↓↓↓

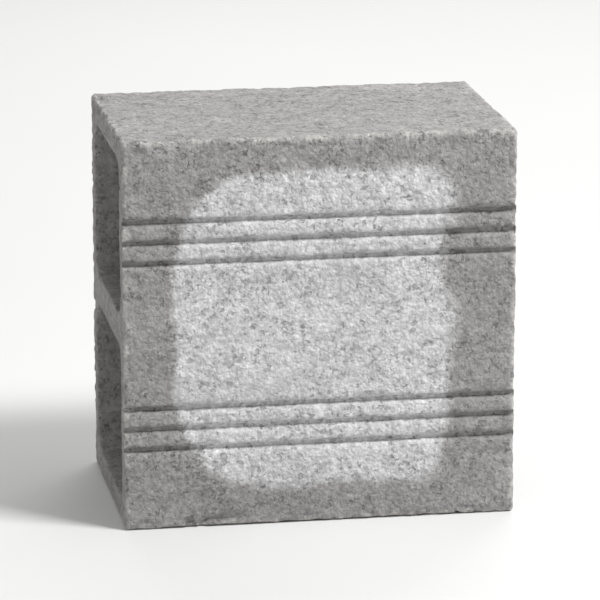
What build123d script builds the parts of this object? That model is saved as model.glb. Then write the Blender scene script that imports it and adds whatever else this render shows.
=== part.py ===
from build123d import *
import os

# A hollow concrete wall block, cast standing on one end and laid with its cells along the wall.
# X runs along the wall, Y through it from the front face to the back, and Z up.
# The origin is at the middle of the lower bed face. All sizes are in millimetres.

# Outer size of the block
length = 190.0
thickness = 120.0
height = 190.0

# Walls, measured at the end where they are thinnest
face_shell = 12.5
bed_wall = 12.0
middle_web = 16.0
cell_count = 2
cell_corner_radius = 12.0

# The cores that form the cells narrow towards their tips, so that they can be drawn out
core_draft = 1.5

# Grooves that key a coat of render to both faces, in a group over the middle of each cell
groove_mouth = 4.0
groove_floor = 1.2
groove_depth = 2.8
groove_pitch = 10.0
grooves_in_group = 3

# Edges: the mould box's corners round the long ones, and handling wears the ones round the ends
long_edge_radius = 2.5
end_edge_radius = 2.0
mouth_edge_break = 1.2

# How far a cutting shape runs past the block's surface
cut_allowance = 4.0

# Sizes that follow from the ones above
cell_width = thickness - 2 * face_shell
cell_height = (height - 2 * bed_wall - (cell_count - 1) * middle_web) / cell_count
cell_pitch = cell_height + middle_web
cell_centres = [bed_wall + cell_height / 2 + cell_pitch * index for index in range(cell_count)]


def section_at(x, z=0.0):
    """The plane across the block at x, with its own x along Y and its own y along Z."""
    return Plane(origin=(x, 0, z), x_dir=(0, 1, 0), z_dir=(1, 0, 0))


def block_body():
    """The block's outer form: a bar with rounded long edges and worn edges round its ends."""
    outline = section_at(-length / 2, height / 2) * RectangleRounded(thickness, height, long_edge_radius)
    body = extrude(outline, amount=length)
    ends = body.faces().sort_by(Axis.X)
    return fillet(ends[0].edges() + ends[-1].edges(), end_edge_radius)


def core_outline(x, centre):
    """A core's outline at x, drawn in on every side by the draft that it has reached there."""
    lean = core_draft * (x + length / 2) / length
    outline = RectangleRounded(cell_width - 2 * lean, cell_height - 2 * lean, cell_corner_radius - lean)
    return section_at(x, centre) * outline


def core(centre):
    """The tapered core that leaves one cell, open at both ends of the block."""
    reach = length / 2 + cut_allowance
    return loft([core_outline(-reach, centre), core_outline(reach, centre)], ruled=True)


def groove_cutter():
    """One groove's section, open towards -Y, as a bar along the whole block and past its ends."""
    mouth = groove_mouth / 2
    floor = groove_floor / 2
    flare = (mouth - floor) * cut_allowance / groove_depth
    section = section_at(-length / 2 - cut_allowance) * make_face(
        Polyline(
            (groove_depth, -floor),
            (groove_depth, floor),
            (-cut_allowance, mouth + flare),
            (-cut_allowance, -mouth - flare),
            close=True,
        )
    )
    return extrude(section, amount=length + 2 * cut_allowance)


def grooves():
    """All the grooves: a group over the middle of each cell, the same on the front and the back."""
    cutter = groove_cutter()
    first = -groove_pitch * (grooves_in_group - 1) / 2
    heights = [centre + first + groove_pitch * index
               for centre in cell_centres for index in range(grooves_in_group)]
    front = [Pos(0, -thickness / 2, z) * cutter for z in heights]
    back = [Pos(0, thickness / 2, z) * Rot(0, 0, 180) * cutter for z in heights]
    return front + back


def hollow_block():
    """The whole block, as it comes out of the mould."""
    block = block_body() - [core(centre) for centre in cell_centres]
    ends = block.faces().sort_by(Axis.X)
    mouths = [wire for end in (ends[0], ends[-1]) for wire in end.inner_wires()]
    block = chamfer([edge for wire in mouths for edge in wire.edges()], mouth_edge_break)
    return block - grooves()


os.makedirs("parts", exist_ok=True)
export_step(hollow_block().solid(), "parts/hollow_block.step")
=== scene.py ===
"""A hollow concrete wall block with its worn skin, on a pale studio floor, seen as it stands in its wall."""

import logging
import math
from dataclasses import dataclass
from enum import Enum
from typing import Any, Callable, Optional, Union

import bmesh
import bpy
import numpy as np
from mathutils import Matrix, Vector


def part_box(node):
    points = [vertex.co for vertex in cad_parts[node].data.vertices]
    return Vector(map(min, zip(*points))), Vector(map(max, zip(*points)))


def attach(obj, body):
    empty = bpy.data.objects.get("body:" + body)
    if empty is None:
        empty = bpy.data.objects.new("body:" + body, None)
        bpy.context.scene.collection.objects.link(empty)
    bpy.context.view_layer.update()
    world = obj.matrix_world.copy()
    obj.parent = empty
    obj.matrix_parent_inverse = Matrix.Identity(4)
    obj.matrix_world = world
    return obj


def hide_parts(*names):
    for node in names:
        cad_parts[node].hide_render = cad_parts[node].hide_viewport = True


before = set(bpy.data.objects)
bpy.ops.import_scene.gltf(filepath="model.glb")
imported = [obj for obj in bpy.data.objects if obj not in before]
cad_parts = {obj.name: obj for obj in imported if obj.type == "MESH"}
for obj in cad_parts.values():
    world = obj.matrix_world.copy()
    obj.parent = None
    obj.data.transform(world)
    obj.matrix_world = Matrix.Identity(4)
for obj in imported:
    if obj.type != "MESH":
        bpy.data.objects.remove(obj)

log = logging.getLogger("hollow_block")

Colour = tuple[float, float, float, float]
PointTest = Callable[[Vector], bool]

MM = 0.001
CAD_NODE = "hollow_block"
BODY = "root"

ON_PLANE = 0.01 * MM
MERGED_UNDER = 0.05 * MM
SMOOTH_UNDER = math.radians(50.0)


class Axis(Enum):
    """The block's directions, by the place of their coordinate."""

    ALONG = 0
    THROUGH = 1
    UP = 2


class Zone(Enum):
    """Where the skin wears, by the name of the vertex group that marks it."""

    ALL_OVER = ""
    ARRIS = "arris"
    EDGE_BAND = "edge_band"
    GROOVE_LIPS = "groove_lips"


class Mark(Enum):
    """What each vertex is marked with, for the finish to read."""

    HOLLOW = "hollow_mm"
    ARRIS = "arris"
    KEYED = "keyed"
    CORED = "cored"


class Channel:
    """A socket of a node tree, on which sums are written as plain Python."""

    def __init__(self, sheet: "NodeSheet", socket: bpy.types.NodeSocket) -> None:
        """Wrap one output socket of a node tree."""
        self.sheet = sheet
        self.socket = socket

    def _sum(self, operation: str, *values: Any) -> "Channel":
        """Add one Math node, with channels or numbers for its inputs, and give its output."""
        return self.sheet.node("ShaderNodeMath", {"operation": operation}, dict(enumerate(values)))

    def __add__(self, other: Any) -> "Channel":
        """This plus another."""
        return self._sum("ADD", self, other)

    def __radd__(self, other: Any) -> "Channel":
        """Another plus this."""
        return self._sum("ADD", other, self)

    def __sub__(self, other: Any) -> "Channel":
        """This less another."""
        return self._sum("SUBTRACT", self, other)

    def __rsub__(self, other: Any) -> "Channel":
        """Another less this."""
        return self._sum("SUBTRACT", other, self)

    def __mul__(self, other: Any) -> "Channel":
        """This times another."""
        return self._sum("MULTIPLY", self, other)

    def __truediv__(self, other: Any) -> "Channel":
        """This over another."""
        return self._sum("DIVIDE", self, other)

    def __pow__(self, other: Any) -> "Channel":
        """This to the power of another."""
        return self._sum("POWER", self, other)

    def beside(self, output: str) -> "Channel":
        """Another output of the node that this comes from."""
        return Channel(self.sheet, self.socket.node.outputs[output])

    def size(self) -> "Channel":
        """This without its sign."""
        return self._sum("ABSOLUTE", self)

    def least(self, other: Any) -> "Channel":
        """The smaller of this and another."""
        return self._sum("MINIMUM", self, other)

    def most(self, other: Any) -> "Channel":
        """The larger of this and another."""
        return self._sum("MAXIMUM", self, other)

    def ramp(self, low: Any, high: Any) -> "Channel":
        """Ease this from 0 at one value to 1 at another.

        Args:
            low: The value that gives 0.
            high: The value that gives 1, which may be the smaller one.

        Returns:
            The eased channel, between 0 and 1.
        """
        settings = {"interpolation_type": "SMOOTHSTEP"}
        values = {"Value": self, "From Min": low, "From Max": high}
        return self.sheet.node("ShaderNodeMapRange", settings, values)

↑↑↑

Restate the first line and every line after it, word for word, stopping once the line with "cut_allowance = 4.0" is done.

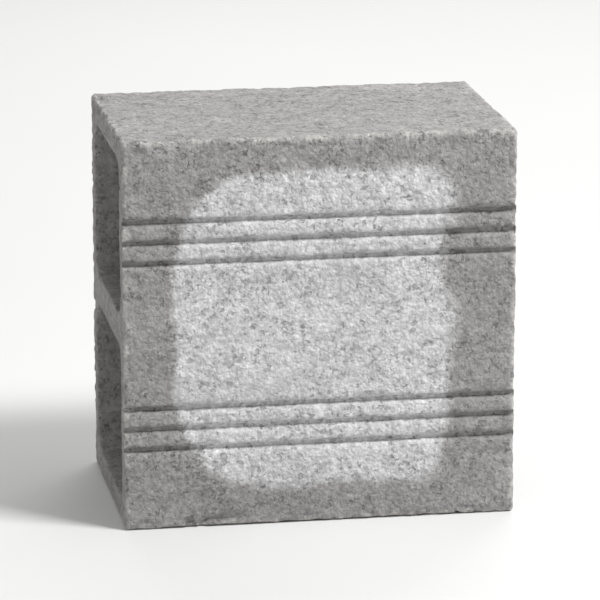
What build123d script builds the parts of this object? That model is saved as model.glb. Then write the Blender scene script that imports it and adds whatever else this render shows.
=== part.py ===
from build123d import *
import os

# A hollow concrete wall block, cast standing on one end and laid with its cells along the wall.
# X runs along the wall, Y through it from the front face to the back, and Z up.
# The origin is at the middle of the lower bed face. All sizes are in millimetres.

# Outer size of the block
length = 190.0
thickness = 120.0
height = 190.0

# Walls, measured at the end where they are thinnest
face_shell = 12.5
bed_wall = 12.0
middle_web = 16.0
cell_count = 2
cell_corner_radius = 12.0

# The cores that form the cells narrow towards their tips, so that they can be drawn out
core_draft = 1.5

# Grooves that key a coat of render to both faces, in a group over the middle of each cell
groove_mouth = 4.0
groove_floor = 1.2
groove_depth = 2.8
groove_pitch = 10.0
grooves_in_group = 3

# Edges: the mould box's corners round the long ones, and handling wears the ones round the ends
long_edge_radius = 2.5
end_edge_radius = 2.0
mouth_edge_break = 1.2

# How far a cutting shape runs past the block's surface
cut_allowance = 4.0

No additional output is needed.